I think it was his burbling that I first noticed, a grumbling undertone as of something with a deep throat and very large teeth that talks to itself. Even here within twenty miles of Jacksonville, Florida, is yet a wilderness, criss-crossed with roads and spattered here and there with clearings, but yet a wilderness where deer and bear still lingers. This sounded like a very large bear; one with a toothache and a morose disposition. I noticed for the first time a sort of path that crossed mine, an enlarged rabbit-run under the palmettos. Perhaps he was coming down that. I could hear the palmettos clatter in crescendo and the morose voice come rapidly nearer, and still I sat motionless. It is hard to believe in bears, until you have met a few. But I sat too long. Suddenly out of the path burst a black bulk, and I sprang to my feet with a shout of dismay. A big, black creature with a shambling gait, a long snout and little fierce eyes, was right upon me. 


“Razorbacks do not think it good to live alone.” 

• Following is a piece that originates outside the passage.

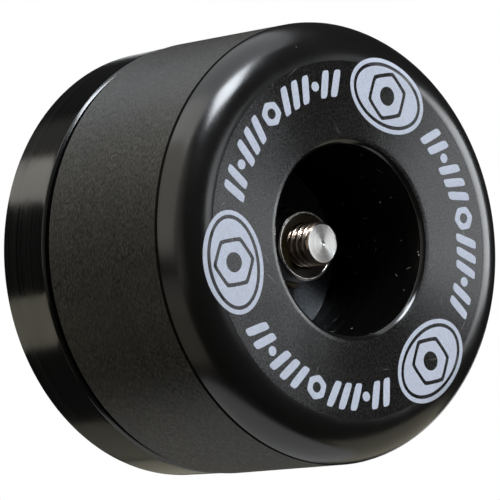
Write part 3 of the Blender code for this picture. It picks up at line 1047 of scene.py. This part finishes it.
class PROTECTOR_OT_stage(bpy.types.Operator):
    """Makes the camera, the soft boxes, the floor, the backdrop and the room's own light"""

    bl_idname = "protector.stage"
    bl_label = "Stage"

    def execute(self, context):
        scene = context.scene
        stage = scene.protector_stage
        tilt = Matrix.Rotation(math.pi / 2.0 - stage.elevation, 3, "X")
        turn = Matrix.Rotation(stage.azimuth, 3, "Z") @ tilt @ Matrix.Rotation(stage.roll, 3, "Z")
        from_face = turn @ Vector((-stage.face_right, -stage.face_up, stage.distance))
        place = Vector((0.0, -BOBBIN_FRONT, 0.0)) + from_face
        lens = bpy.data.cameras.new("camera")
        lens.lens, lens.sensor_width = stage.lens, 36.0
        camera = bpy.data.objects.new("camera", lens)
        camera.matrix_world = Matrix.Translation(place) @ turn.to_4x4()
        scene.collection.objects.link(camera)
        scene.camera = camera
        scene.view_settings.view_transform = "Standard"

        for name, values in SOFT_BOXES.items():
            soft_box(name, *values)
        narrow_spot("bore_spot", -176, 33, 0.35, SPOT_AIM, energy=4.2)

        under = (0.0, -0.01, -stage.floor_drop)
        radius = stage.floor_radius
        bpy.ops.mesh.primitive_circle_add(radius=radius, location=under, vertices=96, fill_type="NGON")
        floor = context.object
        floor.name = "floor"
        floor.data.materials.append(pale_material("floor_paint", 0.32, 0.5))
        bpy.ops.mesh.primitive_plane_add(size=1.0)
        backdrop = context.object
        backdrop.name = "backdrop"
        backdrop.matrix_world = facing(*BACKDROP_BEARING, 1.1) @ Matrix.Diagonal((*BACKDROP_SIZE, 1.0, 1.0))
        backdrop.data.materials.append(pale_material("backdrop_paint", 0.3, 1.0))

        world = bpy.data.worlds.new("room")
        scene.world = world
        world.use_nodes = True
        background = world.node_tree.nodes["Background"]
        background.inputs["Color"].default_value = (1.0, 1.0, 1.0, 1.0)
        path = world.node_tree.nodes.new("ShaderNodeLightPath").outputs
        wire(background, Strength=spread(path["Is Camera Ray"], stage.room, 1.0, 0.0, 1.0))
        return {"FINISHED"}


class PROTECTOR_PT_panel(bpy.types.Panel):
    """Lists the steps and sizes of the protector's looks"""

    bl_idname = "PROTECTOR_PT_panel"
    bl_label = "Protector"
    bl_space_type = "VIEW_3D"
    bl_region_type = "UI"
    bl_category = "Protector"

    def draw(self, context):
        for operator in OPERATORS:
            self.layout.operator(operator.bl_idname)
        for attribute, group in SETTINGS.items():
            box = self.layout.box()
            for label in group.__annotations__:
                box.prop(getattr(context.scene, attribute), label)


SETTINGS = {
    "protector_bobbin": BobbinSettings,
    "protector_ring": RingSettings,
    "protector_fasteners": FastenerSettings,
    "protector_print": PrintSettings,
    "protector_stage": StageSettings,
}
OPERATORS = (
    PROTECTOR_OT_bobbin,
    PROTECTOR_OT_ring,
    PROTECTOR_OT_stud,
    PROTECTOR_OT_nuts,
    PROTECTOR_OT_print,
    PROTECTOR_OT_stage,
)


def register():
    for group in SETTINGS.values():
        bpy.utils.register_class(group)
    for operator in OPERATORS:
        bpy.utils.register_class(operator)
    bpy.utils.register_class(PROTECTOR_PT_panel)
    for attribute, group in SETTINGS.items():
        setattr(bpy.types.Scene, attribute, PointerProperty(type=group))


def unregister():
    for attribute in SETTINGS:
        delattr(bpy.types.Scene, attribute)
    bpy.utils.unregister_class(PROTECTOR_PT_panel)
    for operator in OPERATORS:
        bpy.utils.unregister_class(operator)
    for group in SETTINGS.values():
        bpy.utils.unregister_class(group)


def main():
    """Makes every piece and the stage."""
    register()
    for operator in OPERATORS:
        group, name = operator.bl_idname.split(".")
        getattr(getattr(bpy.ops, group), name)()


if __name__ == "__main__":
    main()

But my shout of dismay was nothing to the woof of terror and astonishment the jabberwock let out. He almost turned a somersault and, ignoring his path, went straight through the palmettos which waved about him, down the distance, with a noise like an anvil chorus played on many xylophones. It was really the biggest and fiercest razorback I have yet met. Razorbacks do not think it good to live alone. When they miss their fellows they gallop, mumbling and grumbling till they find them. I do not blame myself for thinking this the jabberwock, however. Seen from his own level, head on, the razorback has a weird and ferocious aspect that can out-countenance most of the wild animals I have met. Incidentally one can give a very good account of himself in the prize ring with any opponent whatever, from a rattlesnake up. What this one thought me I do not know. If he is familiar with jabberwocks perhaps he, too, thought he suddenly saw one.